Le protocole de soins narratifs
Avant de réécrire, on mesure: quel est le film “promis” par l’ouverture? Quel prisme émotionnel domine? Où s’épuise l’énergie? Ensuite, on propose: repositionner l’incident déclencheur, densifier le point médian, transformer un antagoniste plat en force antagonique active, substituer l’exposition par des actions signifiantes. La chirurgie la plus fine consiste souvent à modifier la cause d’une décision, pas la décision elle-même.
Thème, personnage, intrigue: le triangle vital
Le thème ne se “dit” pas, il se prouve. Un Scénariste l’infuse dans les choix du protagoniste. Le Script doctor vérifie l’alignement: si le thème est le prix de la liberté, chaque étape du parcours doit confronter le héros à des variantes de dépendance. L’intrigue devient alors laboratoire d’idées, et les scènes, expériences contrôlées qui valident ou invalident l’hypothèse dramatique.
Dialogues: musique et information
Le dialogue n’existe que si l’action ne peut pas tout porter. Il révèle par détour, ment, masque, glisse un enjeu sous un trait d’esprit. On teste sa nécessité: que perd-on en le coupant? On le lit à voix haute, on chasse les redondances, on garde les angles. Un bon Script doctor sait que la meilleure réplique est souvent celle qu’on supprime pour laisser un regard faire le travail.
La méthode pour des réécritures lucides
Travailler en couches: structure, arcs, scènes, puis phrases. Poser des objectifs vérifiables pour chaque passe. Cartographier les motivations, réduire la friction inutile, augmenter la friction dramatique. Utiliser des “checkpoints” émotionnels: ce que le protagoniste croit au début d’un acte doit être mis en crise avant d’entrer dans le suivant. Mesurer l’entropie: si la complexité augmente, la clarté doit doubler.
Risques à éviter
Empiler les sous-intrigues au lieu d’approfondir l’axe central. Confondre mystère et confusion. Laisser le thème en post-it après coup. Surcharger l’exposition pour “rassurer” le lecteur. Oublier que le conflit le plus fort naît d’objectifs incompatibles, pas de méchants bruyants.
Collaboration et regard tiers
Les récits grandissent au contact. Un Scénariste gagne à confronter sa vision à un regard tiers exigeant, capable de poser les bonnes questions: que veut-il vraiment? Qu’est-ce qui change si l’on retire cette scène? Pourquoi maintenant? Le Script doctor ne remplace pas la voix de l’auteur; il la rend plus audible.

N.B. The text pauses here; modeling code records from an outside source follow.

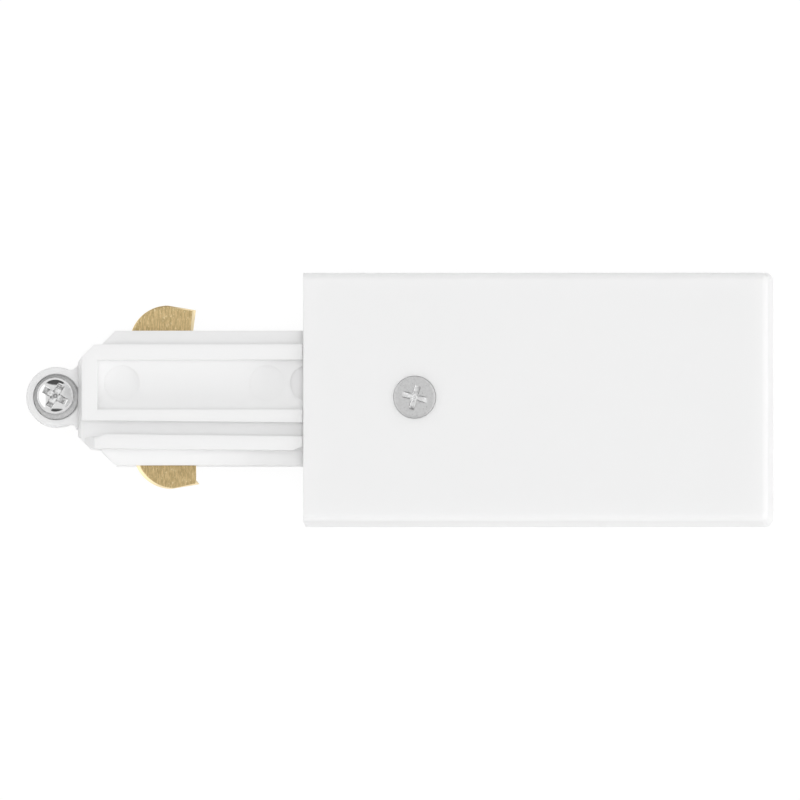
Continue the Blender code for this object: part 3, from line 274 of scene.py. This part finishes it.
# %% [markdown]
# The contacts and the earth strap are cut from rolled brass, so the grain runs one way and the colour
# wanders a little between olive and gold, with pale flecks. The sheared edge of a contact's tongue is
# painted pale cream, a painted highlight for the light that its round catches. It is found by its face,
# which looks neither up nor down, and by its height.

# %% Rolled brass
OLIVE, GOLD = (0.51, 0.375, 0.175), (0.85, 0.65, 0.34)
# The second colour on this line is the pale cream of the painted highlight on the sheared edges
FLECK, PAINTED_EDGE_HIGHLIGHT = (0.98, 0.84, 0.52), (1.0, 0.84, 0.54)
MILL_GRAIN, MILL_FLECKS = (6.0, 0.9, 6.0), (5.0, 2.5, 5.0)
TONGUE_LOW = 9.80 * MM


def tint(colour, level=1.0):
    return *(part * level for part in colour), 1.0


def sheared(tree):
    """1 on the sheared edge of a tongue and 0 on its flat faces and on what lies below the tongue."""
    up = part_of(tree, place_on(tree, "Normal"), "Z")
    height = part_of(tree, place_on(tree), "Z")
    return (1 - up.size().between(0.86, 0.97)) * height.between(TONGUE_LOW, TONGUE_LOW + 0.05 * MM)


def rolled_brass(name, turn, level=1.0):
    """Brass with the grain of the rolling mill. The turn says which way the strip ran."""
    def streak(tree):
        return noise(tree, MILL_GRAIN, detail=4.0, roughness=0.75, turn=turn)

    def colour(tree):
        worn = mix(tree, streak(tree).between(0.33, 0.67), tint(OLIVE, level), tint(GOLD, level))
        flecks = noise(tree, MILL_FLECKS, detail=2.0, roughness=0.6, turn=turn).between(0.60, 0.72)
        rolled = mix(tree, flecks * 0.8, worn, tint(FLECK, level))
        # The sheared edge gets the pale cream of a painted highlight
        return mix(tree, sheared(tree), rolled, tint(PAINTED_EDGE_HIGHLIGHT))

    def shine(tree):
        return streak(tree) * 0.22 + 0.24

    return finish(name, colour, shine, streak, depth=0.008 * MM, Metallic=1.0)


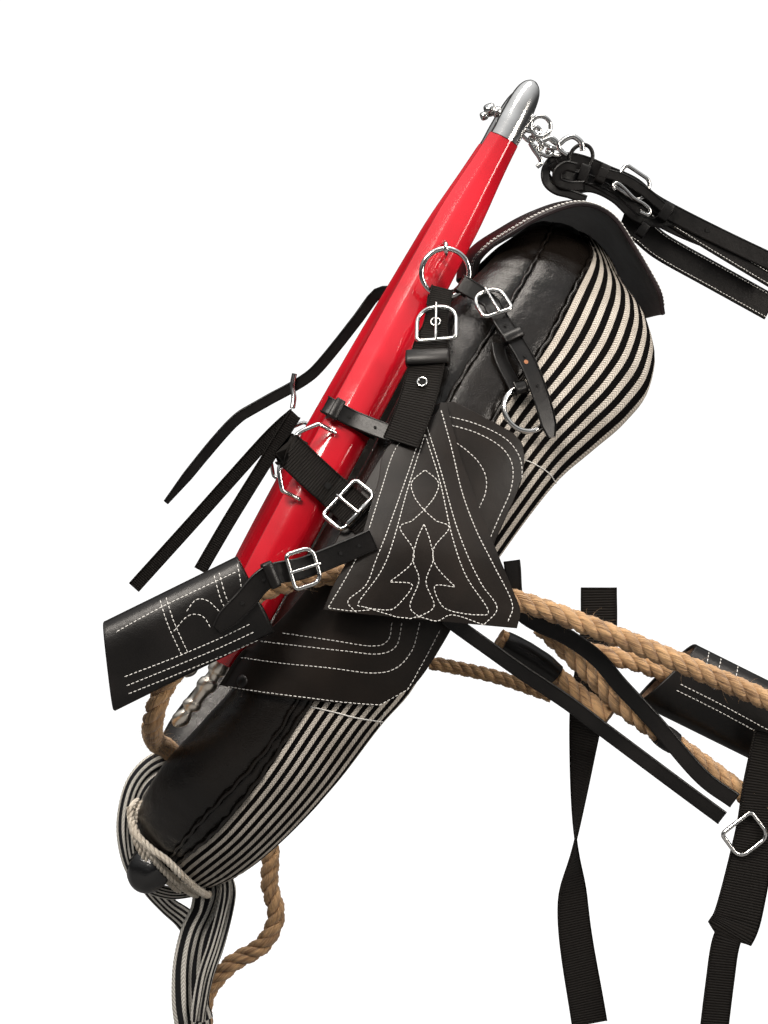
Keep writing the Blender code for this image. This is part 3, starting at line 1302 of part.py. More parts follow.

Vers la version qui respire
Quand le film “respire”, on le sent: l’ellipse devient éloquence, la progression paraît inévitable, le climax résonne comme une conséquence logique et émotionnelle. À ce stade, on n’additionne plus des idées: on aligne une trajectoire, on offre une expérience. C’est là que l’horlogerie disparaît et que la vie affleure.
Qu’il écrive en solitude ou qu’il opère en renfort, le duo Scénariste / Script doctor demeure la clé d’histoires précises, incarnées et mémorables. Le public ne voit que la surface; l’exigence, elle, travaille dans l’ombre, scène après scène, jusqu’à ce que chaque battement trouve sa juste mesure.